Exercise requirements:
Every entry needs to be printed exactly, please.

§ §

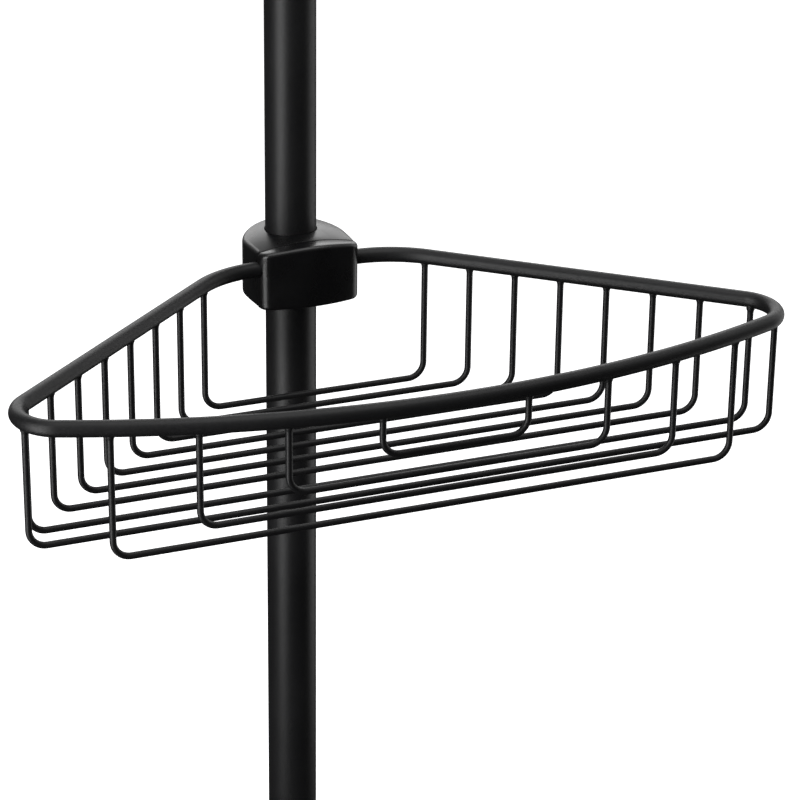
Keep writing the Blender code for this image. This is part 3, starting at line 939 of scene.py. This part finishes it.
studio = {
    "floorRadius": 14.0,
    "floorColour": "#e9e9ea",
    "floorDapple": 1.02,  # its paler patches, times the floor's colour
    "floorGlow": 0.95,
    "backdrop": "#ffffff",
    "dimmest": 0.02,  # the world's light where no lobe reaches
    "aimAhead": 0.1,  # the lamps point this far in front of the pole
    "lamps": {  # place, size, and power in watts
        "leftSoftbox": ((-1.03, -0.53, 0.96), (0.68, 1.9), 21),
        "rightSoftbox": ((1.12, 0.0, 0.96), (0.9, 1.9), 6),
        "overheadSoftbox": ((0.1, -0.3, 3.0), (2.0, 2.0), 20),
        "rearSoftbox": ((0.95, 2.2, 2.0), (3.2, 1.0), 20),
    },
}


def makeFloor():
    bm = bmesh.new()
    bmesh.ops.create_circle(bm, cap_ends=True, segments=96, radius=studio["floorRadius"])
    floor = bpy.data.objects.new("studioFloor", toMesh("studioFloor", bm))
    bpy.context.scene.collection.objects.link(floor)
    material, tree, shader, place = newMaterial("paleStudioFloor")
    dapple = addNode(tree, "ShaderNodeTexNoise", {"Scale": 3.0, "Detail": 2.0}, {"Vector": place})
    shade = hexColour(studio["floorColour"])
    pale = tuple(min(1.0, value * studio["floorDapple"]) for value in shade[:3]) + (1.0,)
    colour = addRamp(tree, dapple.outputs["Fac"], 0.3, 0.7, (shade, pale))
    tree.links.new(colour, shader.inputs["Base Color"])
    shader.inputs["Roughness"].default_value = 0.9
    shader.inputs["Emission Color"].default_value = (1, 1, 1, 1)
    shader.inputs["Emission Strength"].default_value = studio["floorGlow"]
    floor.data.materials.append(material)
    floor.visible_glossy = False
    floor.visible_diffuse = False


def aim(obj, target):
    direction = Vector(target) - obj.location
    obj.rotation_euler = direction.to_track_quat("-Z", "Y").to_euler()


def makeLamps(target):
    for name, (place, size, power) in studio["lamps"].items():
        light = bpy.data.lights.new(name, "AREA")
        light.shape = "RECTANGLE"
        light.size, light.size_y = size
        light.energy = power
        lamp = bpy.data.objects.new(name, light)
        lamp.location = place
        lamp.visible_camera = False
        bpy.context.scene.collection.objects.link(lamp)
        aim(lamp, target)


worldLobes = (  # direction, cosine of the angle where it starts, strength
    ((0.3, 0.8, 0.45), 0.55, 0.6),
    ((0.0, -0.3, 1.0), 0.2, 0.3),
)


def makeWorld():
    # white to look at, and for reflections bright behind and above, dim in front
    world = bpy.data.worlds.new("studioWorld")
    world.use_nodes = True
    tree = world.node_tree
    tree.nodes.clear()
    direction = addNode(tree, "ShaderNodeTexCoord").outputs["Generated"]
    total = addNode(tree, "ShaderNodeValue")
    total.outputs[0].default_value = studio["dimmest"]
    total = total.outputs[0]
    for towards, start, strength in worldLobes:
        unit = Vector(towards).normalized()
        facing = addNode(
            tree,
            "ShaderNodeVectorMath",
            {"operation": "DOT_PRODUCT", 1: unit},
            {0: direction},
        )
        lobe = addNode(
            tree,
            "ShaderNodeMapRange",
            {"interpolation_type": "SMOOTHSTEP", "From Min": start, "From Max": 1.0, "To Max": strength},
            {"Value": facing.outputs["Value"]},
        )
        total = addNode(
            tree, "ShaderNodeMath", {"operation": "ADD"}, {0: total, 1: lobe.outputs["Result"]}
        ).outputs["Value"]
    lit = addNode(tree, "ShaderNodeBackground", {"Color": (1, 1, 1, 1)}, {"Strength": total})
    seen = addNode(tree, "ShaderNodeBackground", {"Color": hexColour(studio["backdrop"]), "Strength": 1.0})
    path = addNode(tree, "ShaderNodeLightPath")
    mixed = addNode(
        tree,
        "ShaderNodeMixShader",
        links={0: path.outputs["Is Camera Ray"], 1: lit.outputs[0], 2: seen.outputs[0]},
    )
    output = addNode(tree, "ShaderNodeOutputWorld", links={"Surface": mixed.outputs[0]})
    output.is_active_output = True
    bpy.context.scene.world = world


shot = {  # the camera, measured from the pole's axis at the upper rim's height
    "place": Vector((-476.5, -1270.6, 494.05)) * mm,
    "yaw": 0.3988,  # radians, as the two below
    "pitch": 0.4004,
    "roll": 0.0124,
    "lens": 132.78,
    "sensor": 36.0,
}


def makeCamera(rimHeight):
    camera = bpy.data.cameras.new("shot")
    camera.lens = shot["lens"]
    camera.sensor_width = shot["sensor"]
    camera.clip_end = 100
    rig = bpy.data.objects.new("shot", camera)
    bpy.context.scene.collection.objects.link(rig)
    turn = (
        Matrix.Rotation(-shot["yaw"], 4, "Z")
        @ Matrix.Rotation(math.pi / 2 - shot["pitch"], 4, "X")
        @ Matrix.Rotation(shot["roll"], 4, "Z")
    )
    rig.matrix_world = Matrix.Translation(shot["place"] + Vector((0, 0, rimHeight))) @ turn
    bpy.context.scene.camera = rig


makeFloor()
makeLamps((0, -studio["aimAhead"], shotHeight))
makeWorld()
makeCamera(shotHeight)
bpy.context.scene.view_settings.view_transform = "Standard"
print("studio made")
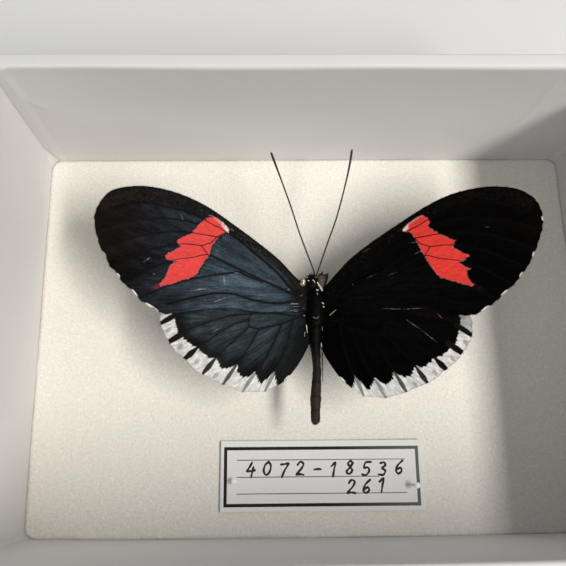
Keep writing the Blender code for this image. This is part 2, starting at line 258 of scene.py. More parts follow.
def maths(operation, a, b=0.0, c=0.0, clamp=False):
    return wire("ShaderNodeMath", {0: a, 1: b, 2: c}, operation=operation, use_clamp=clamp)


def vectorMaths(operation, a, b, output=0):
    second = "Scale" if operation == "SCALE" else 1
    return wire("ShaderNodeVectorMath", {0: a, second: b}, output, operation=operation)


def mixed(factor, a, b, blend="MIX"):
    return wire("ShaderNodeMix", {0: factor, 6: a, 7: b}, 2, data_type="RGBA", blend_type=blend)


def stepped(value, low, high, lowOut=0.0, highOut=1.0):
    limits = {0: value, 1: low, 2: high, 3: lowOut, 4: highOut}
    return wire("ShaderNodeMapRange", limits, interpolation_type="SMOOTHSTEP")


def scaled(value, low, high):   # a value from 0 to 1 spread from low to high
    return maths("MULTIPLY_ADD", value, high - low, low)


def shaded(base, value, low, high):   # base colour made darker and lighter by a value
    amount = scaled(value, low, high)
    return mixed(1.0, base, wire("ShaderNodeCombineColor", {0: amount, 1: amount, 2: amount}), "MULTIPLY")


def field(name):
    return wire("ShaderNodeAttribute", output="Fac", attribute_name=name)


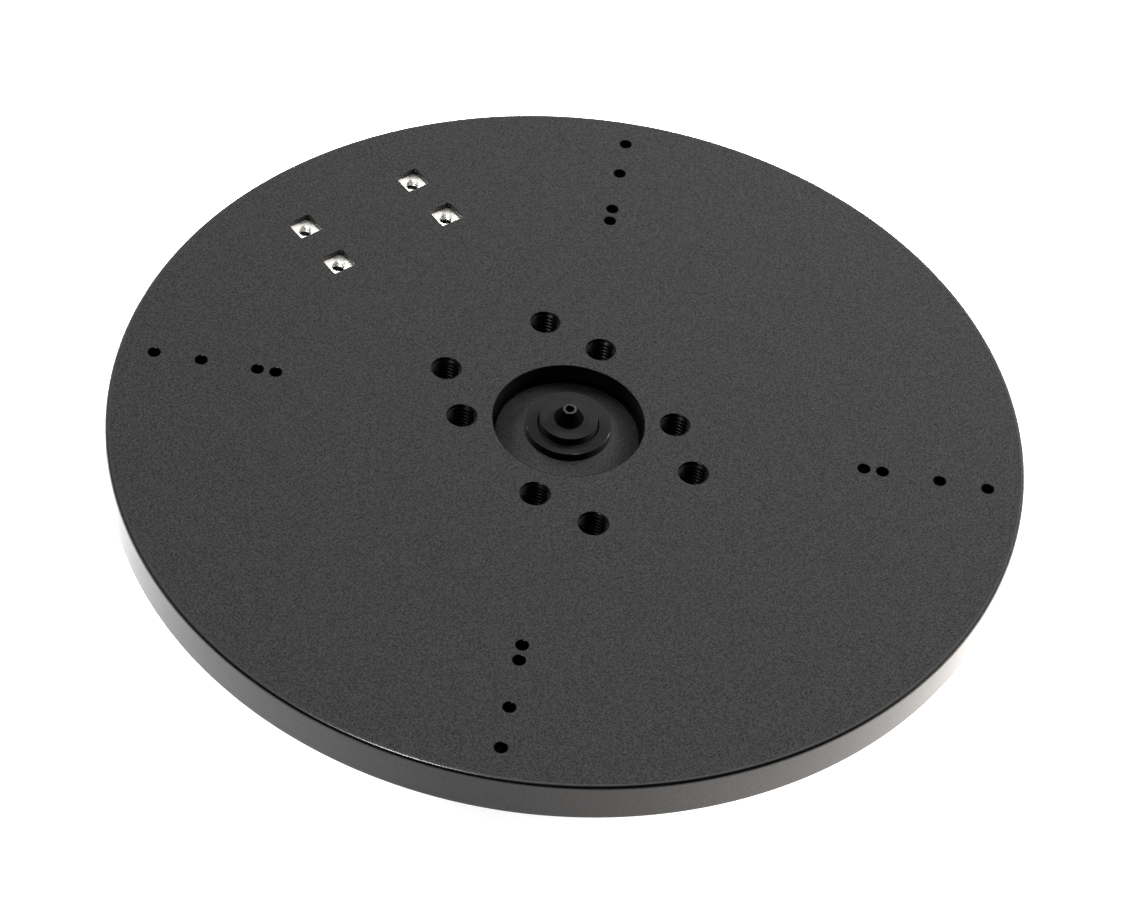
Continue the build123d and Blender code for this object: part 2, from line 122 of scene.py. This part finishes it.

§ §

Exercise solution:
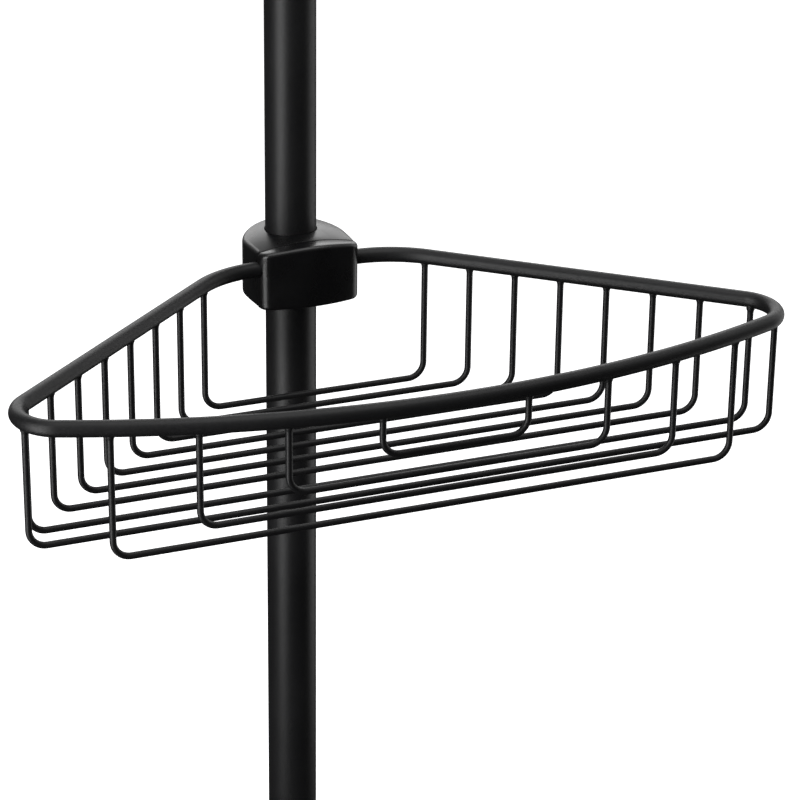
Keep writing the Blender code for this image. This is part 3, starting at line 939 of scene.py. This part finishes it.
studio = {
    "floorRadius": 14.0,
    "floorColour": "#e9e9ea",
    "floorDapple": 1.02,  # its paler patches, times the floor's colour
    "floorGlow": 0.95,
    "backdrop": "#ffffff",
    "dimmest": 0.02,  # the world's light where no lobe reaches
    "aimAhead": 0.1,  # the lamps point this far in front of the pole
    "lamps": {  # place, size, and power in watts
        "leftSoftbox": ((-1.03, -0.53, 0.96), (0.68, 1.9), 21),
        "rightSoftbox": ((1.12, 0.0, 0.96), (0.9, 1.9), 6),
        "overheadSoftbox": ((0.1, -0.3, 3.0), (2.0, 2.0), 20),
        "rearSoftbox": ((0.95, 2.2, 2.0), (3.2, 1.0), 20),
    },
}


def makeFloor():
    bm = bmesh.new()
    bmesh.ops.create_circle(bm, cap_ends=True, segments=96, radius=studio["floorRadius"])
    floor = bpy.data.objects.new("studioFloor", toMesh("studioFloor", bm))
    bpy.context.scene.collection.objects.link(floor)
    material, tree, shader, place = newMaterial("paleStudioFloor")
    dapple = addNode(tree, "ShaderNodeTexNoise", {"Scale": 3.0, "Detail": 2.0}, {"Vector": place})
    shade = hexColour(studio["floorColour"])
    pale = tuple(min(1.0, value * studio["floorDapple"]) for value in shade[:3]) + (1.0,)
    colour = addRamp(tree, dapple.outputs["Fac"], 0.3, 0.7, (shade, pale))
    tree.links.new(colour, shader.inputs["Base Color"])
    shader.inputs["Roughness"].default_value = 0.9
    shader.inputs["Emission Color"].default_value = (1, 1, 1, 1)
    shader.inputs["Emission Strength"].default_value = studio["floorGlow"]
    floor.data.materials.append(material)
    floor.visible_glossy = False
    floor.visible_diffuse = False


def aim(obj, target):
    direction = Vector(target) - obj.location
    obj.rotation_euler = direction.to_track_quat("-Z", "Y").to_euler()


def makeLamps(target):
    for name, (place, size, power) in studio["lamps"].items():
        light = bpy.data.lights.new(name, "AREA")
        light.shape = "RECTANGLE"
        light.size, light.size_y = size
        light.energy = power
        lamp = bpy.data.objects.new(name, light)
        lamp.location = place
        lamp.visible_camera = False
        bpy.context.scene.collection.objects.link(lamp)
        aim(lamp, target)


worldLobes = (  # direction, cosine of the angle where it starts, strength
    ((0.3, 0.8, 0.45), 0.55, 0.6),
    ((0.0, -0.3, 1.0), 0.2, 0.3),
)


def makeWorld():
    # white to look at, and for reflections bright behind and above, dim in front
    world = bpy.data.worlds.new("studioWorld")
    world.use_nodes = True
    tree = world.node_tree
    tree.nodes.clear()
    direction = addNode(tree, "ShaderNodeTexCoord").outputs["Generated"]
    total = addNode(tree, "ShaderNodeValue")
    total.outputs[0].default_value = studio["dimmest"]
    total = total.outputs[0]
    for towards, start, strength in worldLobes:
        unit = Vector(towards).normalized()
        facing = addNode(
            tree,
            "ShaderNodeVectorMath",
            {"operation": "DOT_PRODUCT", 1: unit},
            {0: direction},
        )
        lobe = addNode(
            tree,
            "ShaderNodeMapRange",
            {"interpolation_type": "SMOOTHSTEP", "From Min": start, "From Max": 1.0, "To Max": strength},
            {"Value": facing.outputs["Value"]},
        )
        total = addNode(
            tree, "ShaderNodeMath", {"operation": "ADD"}, {0: total, 1: lobe.outputs["Result"]}
        ).outputs["Value"]
    lit = addNode(tree, "ShaderNodeBackground", {"Color": (1, 1, 1, 1)}, {"Strength": total})
    seen = addNode(tree, "ShaderNodeBackground", {"Color": hexColour(studio["backdrop"]), "Strength": 1.0})
    path = addNode(tree, "ShaderNodeLightPath")
    mixed = addNode(
        tree,
        "ShaderNodeMixShader",
        links={0: path.outputs["Is Camera Ray"], 1: lit.outputs[0], 2: seen.outputs[0]},
    )
    output = addNode(tree, "ShaderNodeOutputWorld", links={"Surface": mixed.outputs[0]})
    output.is_active_output = True
    bpy.context.scene.world = world


shot = {  # the camera, measured from the pole's axis at the upper rim's height
    "place": Vector((-476.5, -1270.6, 494.05)) * mm,
    "yaw": 0.3988,  # radians, as the two below
    "pitch": 0.4004,
    "roll": 0.0124,
    "lens": 132.78,
    "sensor": 36.0,
}


def makeCamera(rimHeight):
    camera = bpy.data.cameras.new("shot")
    camera.lens = shot["lens"]
    camera.sensor_width = shot["sensor"]
    camera.clip_end = 100
    rig = bpy.data.objects.new("shot", camera)
    bpy.context.scene.collection.objects.link(rig)
    turn = (
        Matrix.Rotation(-shot["yaw"], 4, "Z")
        @ Matrix.Rotation(math.pi / 2 - shot["pitch"], 4, "X")
        @ Matrix.Rotation(shot["roll"], 4, "Z")
    )
    rig.matrix_world = Matrix.Translation(shot["place"] + Vector((0, 0, rimHeight))) @ turn
    bpy.context.scene.camera = rig


makeFloor()
makeLamps((0, -studio["aimAhead"], shotHeight))
makeWorld()
makeCamera(shotHeight)
bpy.context.scene.view_settings.view_transform = "Standard"
print("studio made")
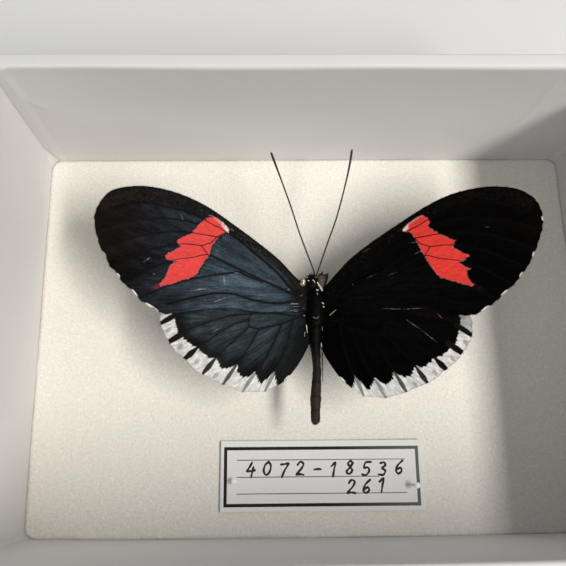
Keep writing the Blender code for this image. This is part 2, starting at line 258 of scene.py. More parts follow.
def maths(operation, a, b=0.0, c=0.0, clamp=False):
    return wire("ShaderNodeMath", {0: a, 1: b, 2: c}, operation=operation, use_clamp=clamp)


def vectorMaths(operation, a, b, output=0):
    second = "Scale" if operation == "SCALE" else 1
    return wire("ShaderNodeVectorMath", {0: a, second: b}, output, operation=operation)


def mixed(factor, a, b, blend="MIX"):
    return wire("ShaderNodeMix", {0: factor, 6: a, 7: b}, 2, data_type="RGBA", blend_type=blend)


def stepped(value, low, high, lowOut=0.0, highOut=1.0):
    limits = {0: value, 1: low, 2: high, 3: lowOut, 4: highOut}
    return wire("ShaderNodeMapRange", limits, interpolation_type="SMOOTHSTEP")


def scaled(value, low, high):   # a value from 0 to 1 spread from low to high
    return maths("MULTIPLY_ADD", value, high - low, low)


def shaded(base, value, low, high):   # base colour made darker and lighter by a value
    amount = scaled(value, low, high)
    return mixed(1.0, base, wire("ShaderNodeCombineColor", {0: amount, 1: amount, 2: amount}), "MULTIPLY")


def field(name):
    return wire("ShaderNodeAttribute", output="Fac", attribute_name=name)


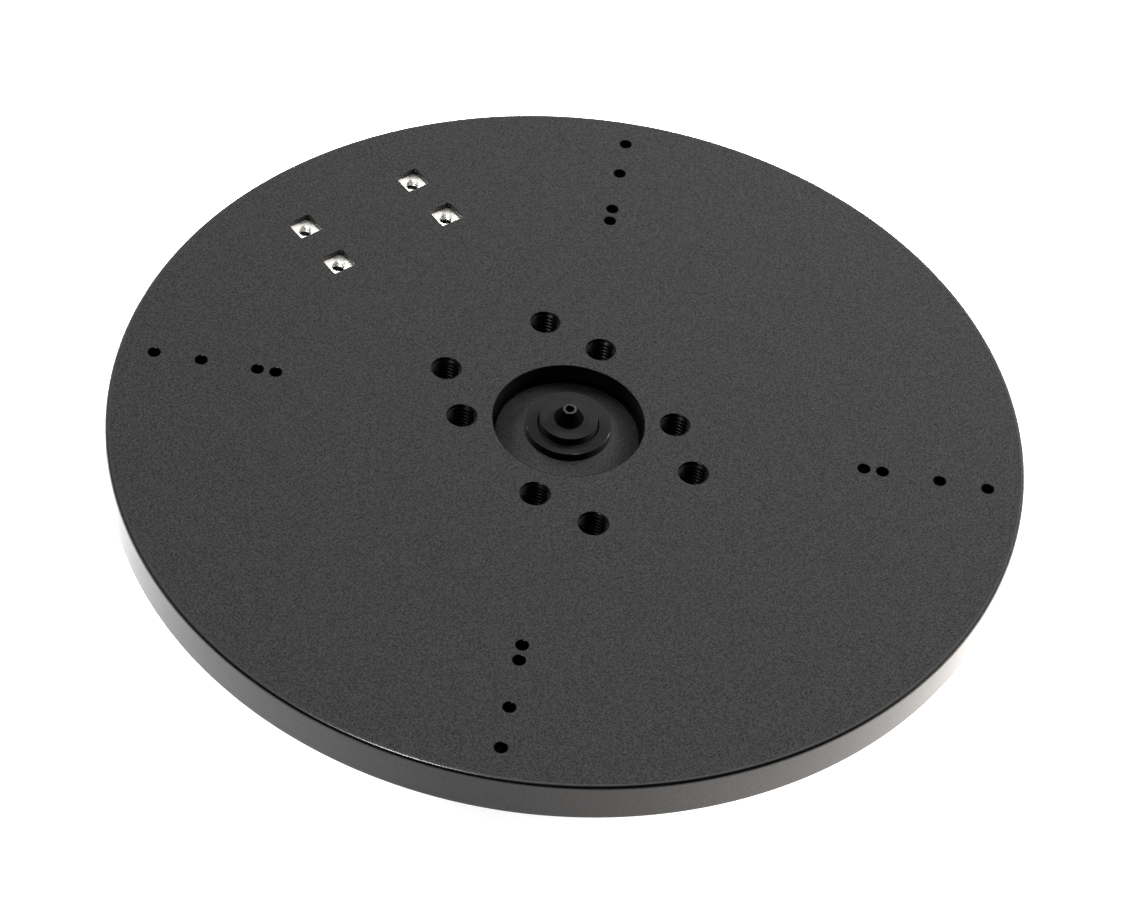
Continue the build123d and Blender code for this object: part 2, from line 122 of scene.py. This part finishes it.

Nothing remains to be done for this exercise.